Monday, September 6, 2010

We Are NOT Out of Iraq

President Obama's declaration last week that combat operations in Iraq have ended is just as big a lie as President Bush's banner, "Mission Accomplished." Your tax dollars and mine are still paying to defend a government in Baghdad made up of warlords who have the same approach to women that the Taliban does. The money is not going to GI's anymore. It is going to mercenaries.

As Derrick Jackson pointed out in the Boston Globe, as the regular military stood down, the shadow military stood up.

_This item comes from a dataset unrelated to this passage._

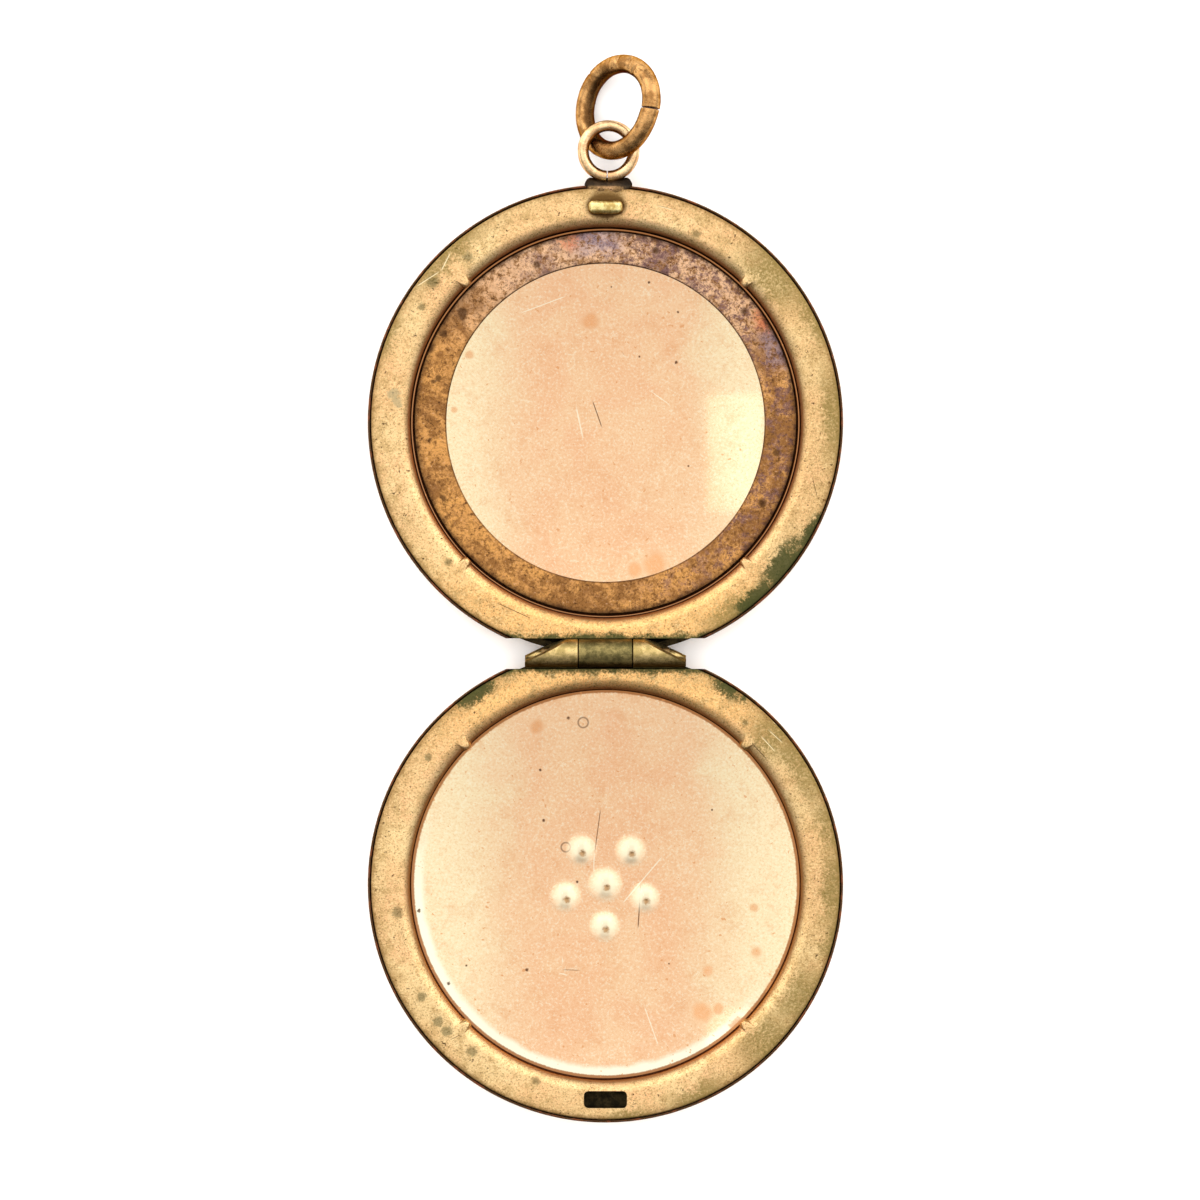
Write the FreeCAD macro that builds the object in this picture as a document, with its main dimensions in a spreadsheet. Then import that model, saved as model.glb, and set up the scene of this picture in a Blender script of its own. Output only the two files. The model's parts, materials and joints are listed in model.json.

A July report from the Congressional Research Service indicates that the number of private security personnel has risen by 26 percent during the drawdown. The report also says there are 11,600 private security forces in Iraq operating under the Department of Defense, a number corroborated by the federal bipartisan Commission on Wartime Contracting. So the total US security force level in Iraq — both military and private — is around 64,000.
Regular U.S. troops and spies have treated Iraqis in ways that poisoned the name of the U.S.: remember Abu Ghraib? What do we think will happen when soldiers-for-hire, including the infamous Blackwater under its new name of Xe, are in charge of U.S. interests in the country?

We in the U.S. may want to "turn the page" on Iraq, but our debt to the Iraqi people is still on the books.